Why It's Good To Be Paranoid

Never get comfortable, regardless of how successful your business becomes.

Share this article

Andy Grove, ex CEO of INTEL wrote a book titled ‘Only The Paranoid Survive'. Grove argued that he believed fervently in the value of paranoia.

He felt that leaders must never allow themselves to get comfortable, no matter how successful they had become. They had to devise ways to dial up their curiosity, to learn, to stay connected to the competition, to customers, to people who were willing to challenge the conventional wisdom.

If you’ve been in a role for any length of time, chances are you’ve fallen in to some unhelpful routines and habits. Familiarity usually breeds complacency and before you know it, you’re operating for large parts of your day on auto-pilot. You become blind to new opportunities, threats and chances to evolve and improve.

In my last role at an innovation agency, one of our core values was ‘Freshness’. The act of constantly seeking out fresh new experiences in order to stimulate and energise our thinking. We used to encourage it in ourselves, in our teams, and as an agency.

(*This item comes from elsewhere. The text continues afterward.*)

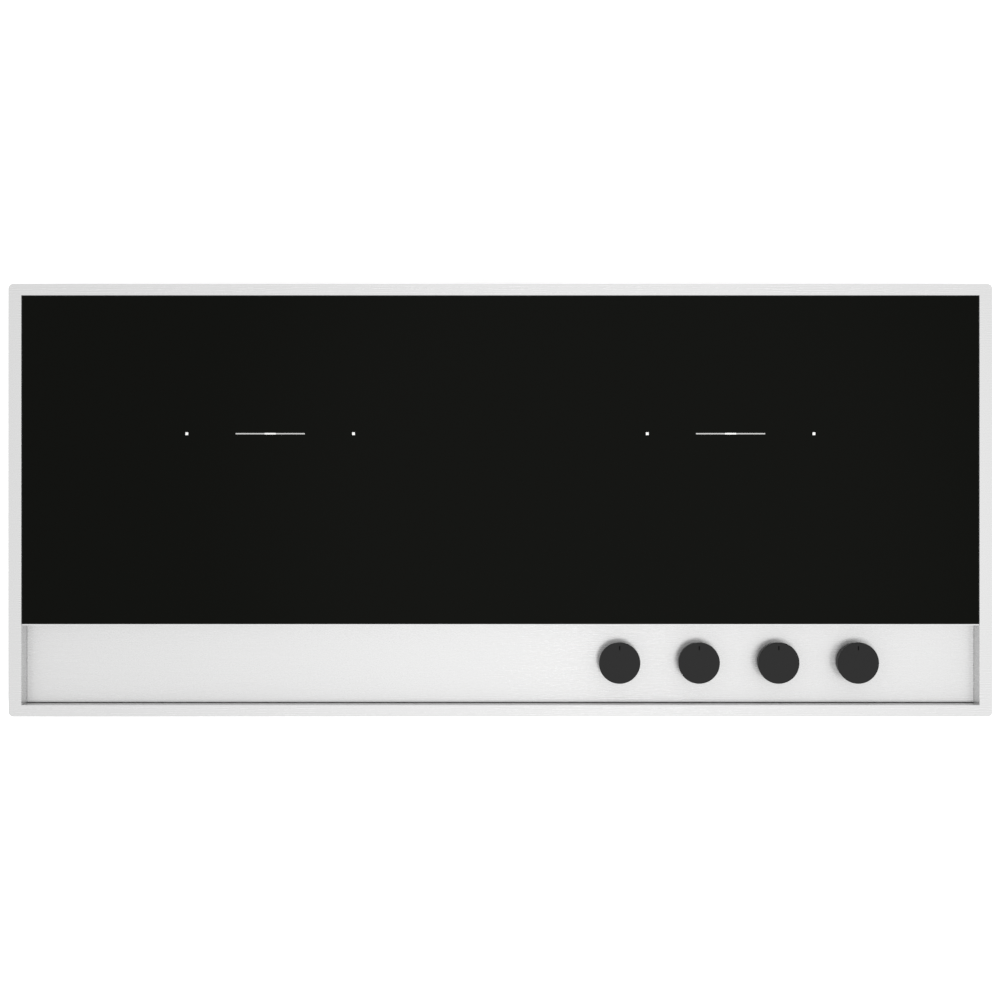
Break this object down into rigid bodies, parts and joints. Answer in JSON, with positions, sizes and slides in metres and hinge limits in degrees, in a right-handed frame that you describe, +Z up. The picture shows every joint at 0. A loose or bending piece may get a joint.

When we worked with clients, all our techniques were designed to help them think about their challenge, business model, or customer base in fresh new ways.

As an English rugby fan, I’m always fascinated by their coaching style. Despite their recent dip in results, much of their past success can be laid at the coach, Eddie Jones’ door.

At 57, having accumulated 23 years of coaching experience in which he has won a World Cup, Tri-Nations, Six Nations titles, and enjoying over a 90% success rate, Jones’s thirst for knowledge remains stronger than ever.

Pep Guardiola, the Orica-Bike Exchange Tour de France outfit and the coaches of the England football, cricket and women’s hockey teams are just a few of the resources that Jones has called upon since his appointment as England head coach. “I try to meet people who are smarter than me,” says Jones.

He’s been described as a shark, because he has to keep moving, in his quest to improve.

Because he leads by example it means he can then demand it of his coaching staff and players. As a result, nobody rests on their laurels, egos can’t inflated and everyone is constantly alert and alive to new opportunities, even when the chips are down.

The English football team saw a change in the attitudes of the players for the World Cup 2018. The ego-driven, complacent, burdened by history and expectation demeanor was replaced by a team who displayed humility and ’played with lightness and joy’.

This new thinking has been accredited to Manager Gareth Southgate (who spent time with Eddie Jones) but also to their new team psychologist, Pippa Grange, who spent time building trust amongst the team ‘making them closer, with a better understanding of each other’. Embracing failure, emotion and empathy.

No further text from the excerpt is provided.